> _Your task_: Reproduce all of the material word for word.

○ ○ ○

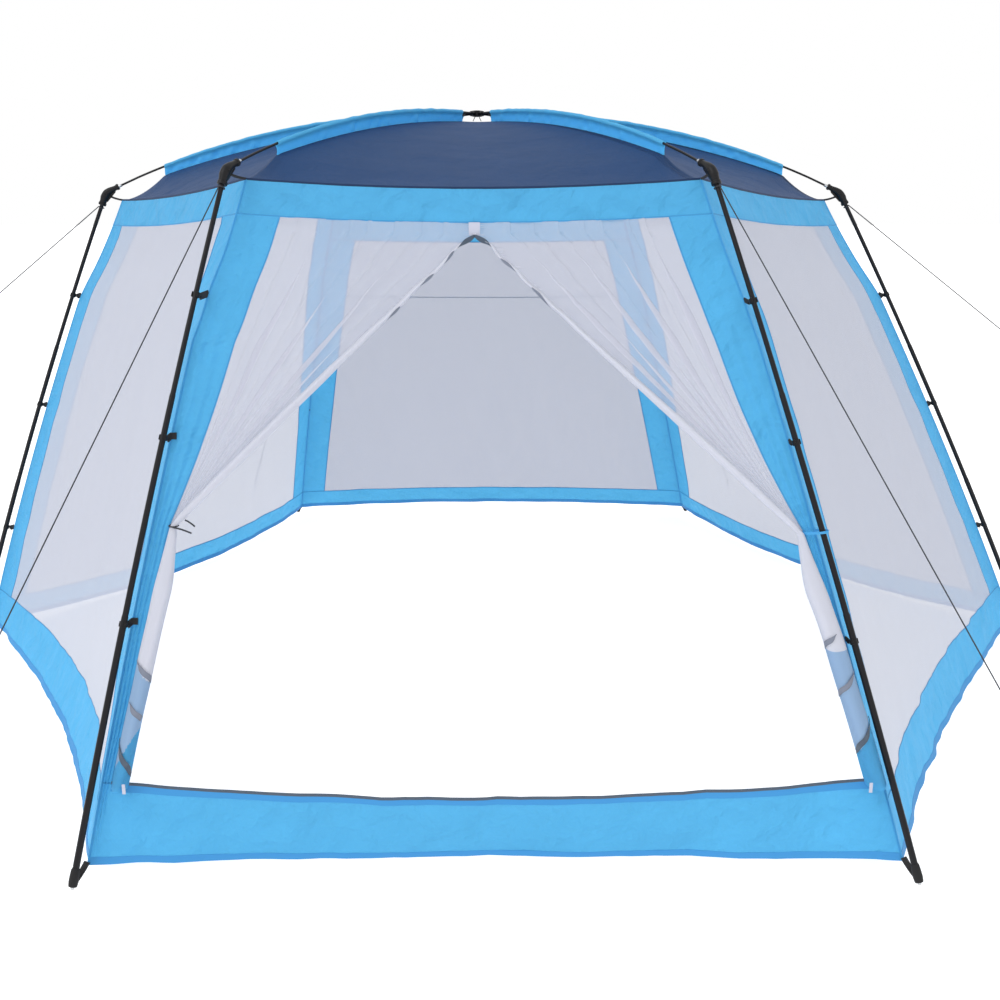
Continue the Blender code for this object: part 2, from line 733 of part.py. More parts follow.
def flap_width(row):
    """Width of a tied-back flap: from half the doorway at the header to a bunch at the tie."""
    if row >= TIE_ROW:
        share = (row - TIE_ROW) / (SILL_ROW - TIE_ROW)
        return FLAP_TIE_WIDTH + (FLAP_FOOT_WIDTH - FLAP_TIE_WIDTH) * share
    half_top = wall_length(FRONT, HEADER_ROW) / 2.0
    half_here = wall_length(FRONT, row) / 2.0
    half_tie = wall_length(FRONT, TIE_ROW) / 2.0
    share = (row - HEADER_ROW) / (TIE_ROW - HEADER_ROW)
    centre_to_edge = share * (half_tie - strip_width(FRONT, TIE_ROW) - FLAP_TIE_WIDTH)
    return min(half_here - strip_width(FRONT, row) - centre_to_edge, half_top)


def flap_thickness(row):
    if row >= TIE_ROW:
        share = (row - TIE_ROW) / (SILL_ROW - TIE_ROW)
        return FLAP_TIE_THICKNESS + (FLAP_FOOT_THICKNESS - FLAP_TIE_THICKNESS) * share
    gather = ((row - HEADER_ROW) / (TIE_ROW - HEADER_ROW)) ** 6
    return CLOTH_THICKNESS + (FLAP_TIE_THICKNESS - CLOTH_THICKNESS) * gather


def make_door_flap(side):
    """A net flap, drawn back to the front leg on one side and hanging from its tie."""
    rows = [row for row in WALL_ROWS if HEADER_ROW <= row <= SILL_ROW]
    grid = []
    for row in rows:
        length = wall_length(FRONT, row)
        outer = strip_width(FRONT, row)
        inner = outer + flap_width(row)
        steps = range(HALF_COLUMNS + 1)
        shares = [(outer + (inner - outer) * step / HALF_COLUMNS) / length for step in steps]
        if side == "right":
            shares = [1.0 - share for share in reversed(shares)]
        grid.append([between_columns(FRONT, share, row) for share in shares])
    shrink(grid, GAP)
    thickness = [flap_thickness(row) for row in rows]
    place(f"door_flap_{side}", sheet_mesh("flap", grid, thickness, lambda row, column: True), "net")


def clear_scene():
    for item in list(bpy.data.objects):
        bpy.data.objects.remove(item)


clear_scene()
make_hub()
for corner_number in range(len(CORNERS)):
    make_roof_rod(corner_number)
    make_elbow(corner_number)
    make_leg(corner_number)
    make_rod_sleeve(corner_number)
    make_guy_line(corner_number)
make_roof_canopy()
for wall_number in range(len(WALLS)):
    make_wall_border(wall_number)
    if wall_number != FRONT:
        make_wall_mesh(wall_number)
make_door_flap("left")
make_door_flap("right")
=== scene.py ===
"""The looks of a six-sided screened pool tent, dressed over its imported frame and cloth."""

from math import atan2, cos, exp, pi, radians, sin

import bmesh
import bpy
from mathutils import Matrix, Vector, noise


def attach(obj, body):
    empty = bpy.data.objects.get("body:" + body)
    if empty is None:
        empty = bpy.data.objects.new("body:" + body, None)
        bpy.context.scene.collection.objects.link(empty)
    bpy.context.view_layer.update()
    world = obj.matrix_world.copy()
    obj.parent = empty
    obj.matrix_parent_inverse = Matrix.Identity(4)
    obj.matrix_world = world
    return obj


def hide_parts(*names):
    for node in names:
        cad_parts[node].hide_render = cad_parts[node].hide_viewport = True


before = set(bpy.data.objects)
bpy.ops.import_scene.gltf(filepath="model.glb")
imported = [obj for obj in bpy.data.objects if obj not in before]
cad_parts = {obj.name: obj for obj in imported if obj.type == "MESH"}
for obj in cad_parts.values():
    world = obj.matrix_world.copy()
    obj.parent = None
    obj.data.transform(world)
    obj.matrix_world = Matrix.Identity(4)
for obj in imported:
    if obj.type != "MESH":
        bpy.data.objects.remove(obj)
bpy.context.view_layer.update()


# The camera, the light and the floor.
# The camera stands at eye height in front of the doorway, as the photographer did, and the
# light is a bright even studio with one large soft lamp high on the left.

CAMERA_PLACE = (-0.0243, -5.5169, 2.0589)
CAMERA_PITCH = -0.2493
CAMERA_TURN = -0.0098
SENSOR_WIDTH = 36.0
LENS = 43.135
HALF_FLOOR = 80.0
FLOOR_COLOUR = (0.52, 0.52, 0.525)
FLOOR_ROUGHNESS = 0.9
FLOOR_GLOW = 0.84
WHITE = (1.0, 1.0, 1.0, 1.0)
SKY_STRENGTH = 1.0
LAMP_TURN = (radians(38.0), radians(-20.0), radians(-28.0))
LAMP_STRENGTH = 0.85
LAMP_SOFTNESS = radians(24.0)


def in_scene(name, data):
    """An object that holds the given camera, lamp or mesh."""
    made = bpy.data.objects.new(name, data)
    bpy.context.scene.collection.objects.link(made)
    return made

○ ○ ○

> _Full response_:
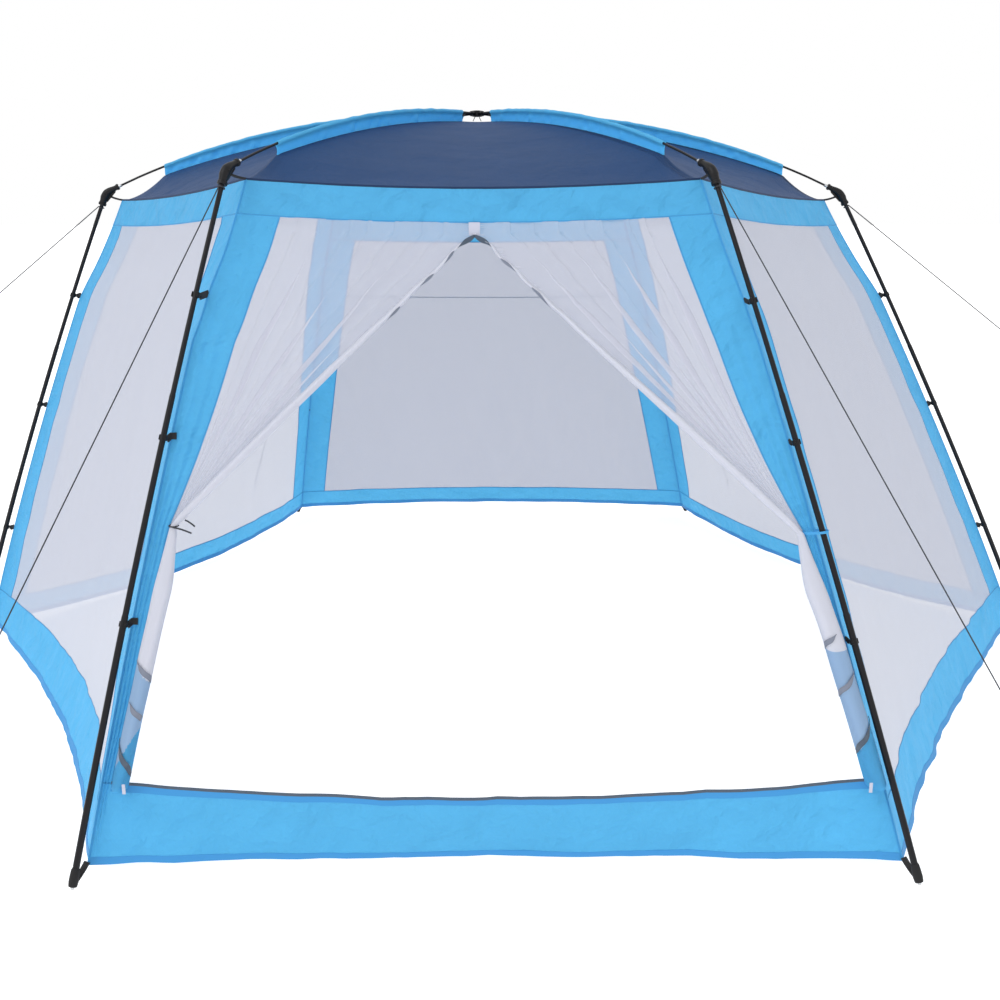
Continue the Blender code for this object: part 2, from line 733 of part.py. More parts follow.
def flap_width(row):
    """Width of a tied-back flap: from half the doorway at the header to a bunch at the tie."""
    if row >= TIE_ROW:
        share = (row - TIE_ROW) / (SILL_ROW - TIE_ROW)
        return FLAP_TIE_WIDTH + (FLAP_FOOT_WIDTH - FLAP_TIE_WIDTH) * share
    half_top = wall_length(FRONT, HEADER_ROW) / 2.0
    half_here = wall_length(FRONT, row) / 2.0
    half_tie = wall_length(FRONT, TIE_ROW) / 2.0
    share = (row - HEADER_ROW) / (TIE_ROW - HEADER_ROW)
    centre_to_edge = share * (half_tie - strip_width(FRONT, TIE_ROW) - FLAP_TIE_WIDTH)
    return min(half_here - strip_width(FRONT, row) - centre_to_edge, half_top)


def flap_thickness(row):
    if row >= TIE_ROW:
        share = (row - TIE_ROW) / (SILL_ROW - TIE_ROW)
        return FLAP_TIE_THICKNESS + (FLAP_FOOT_THICKNESS - FLAP_TIE_THICKNESS) * share
    gather = ((row - HEADER_ROW) / (TIE_ROW - HEADER_ROW)) ** 6
    return CLOTH_THICKNESS + (FLAP_TIE_THICKNESS - CLOTH_THICKNESS) * gather


def make_door_flap(side):
    """A net flap, drawn back to the front leg on one side and hanging from its tie."""
    rows = [row for row in WALL_ROWS if HEADER_ROW <= row <= SILL_ROW]
    grid = []
    for row in rows:
        length = wall_length(FRONT, row)
        outer = strip_width(FRONT, row)
        inner = outer + flap_width(row)
        steps = range(HALF_COLUMNS + 1)
        shares = [(outer + (inner - outer) * step / HALF_COLUMNS) / length for step in steps]
        if side == "right":
            shares = [1.0 - share for share in reversed(shares)]
        grid.append([between_columns(FRONT, share, row) for share in shares])
    shrink(grid, GAP)
    thickness = [flap_thickness(row) for row in rows]
    place(f"door_flap_{side}", sheet_mesh("flap", grid, thickness, lambda row, column: True), "net")


def clear_scene():
    for item in list(bpy.data.objects):
        bpy.data.objects.remove(item)


clear_scene()
make_hub()
for corner_number in range(len(CORNERS)):
    make_roof_rod(corner_number)
    make_elbow(corner_number)
    make_leg(corner_number)
    make_rod_sleeve(corner_number)
    make_guy_line(corner_number)
make_roof_canopy()
for wall_number in range(len(WALLS)):
    make_wall_border(wall_number)
    if wall_number != FRONT:
        make_wall_mesh(wall_number)
make_door_flap("left")
make_door_flap("right")
=== scene.py ===
"""The looks of a six-sided screened pool tent, dressed over its imported frame and cloth."""

from math import atan2, cos, exp, pi, radians, sin

import bmesh
import bpy
from mathutils import Matrix, Vector, noise


def attach(obj, body):
    empty = bpy.data.objects.get("body:" + body)
    if empty is None:
        empty = bpy.data.objects.new("body:" + body, None)
        bpy.context.scene.collection.objects.link(empty)
    bpy.context.view_layer.update()
    world = obj.matrix_world.copy()
    obj.parent = empty
    obj.matrix_parent_inverse = Matrix.Identity(4)
    obj.matrix_world = world
    return obj


def hide_parts(*names):
    for node in names:
        cad_parts[node].hide_render = cad_parts[node].hide_viewport = True


before = set(bpy.data.objects)
bpy.ops.import_scene.gltf(filepath="model.glb")
imported = [obj for obj in bpy.data.objects if obj not in before]
cad_parts = {obj.name: obj for obj in imported if obj.type == "MESH"}
for obj in cad_parts.values():
    world = obj.matrix_world.copy()
    obj.parent = None
    obj.data.transform(world)
    obj.matrix_world = Matrix.Identity(4)
for obj in imported:
    if obj.type != "MESH":
        bpy.data.objects.remove(obj)
bpy.context.view_layer.update()


# The camera, the light and the floor.
# The camera stands at eye height in front of the doorway, as the photographer did, and the
# light is a bright even studio with one large soft lamp high on the left.

CAMERA_PLACE = (-0.0243, -5.5169, 2.0589)
CAMERA_PITCH = -0.2493
CAMERA_TURN = -0.0098
SENSOR_WIDTH = 36.0
LENS = 43.135
HALF_FLOOR = 80.0
FLOOR_COLOUR = (0.52, 0.52, 0.525)
FLOOR_ROUGHNESS = 0.9
FLOOR_GLOW = 0.84
WHITE = (1.0, 1.0, 1.0, 1.0)
SKY_STRENGTH = 1.0
LAMP_TURN = (radians(38.0), radians(-20.0), radians(-28.0))
LAMP_STRENGTH = 0.85
LAMP_SOFTNESS = radians(24.0)


def in_scene(name, data):
    """An object that holds the given camera, lamp or mesh."""
    made = bpy.data.objects.new(name, data)
    bpy.context.scene.collection.objects.link(made)
    return made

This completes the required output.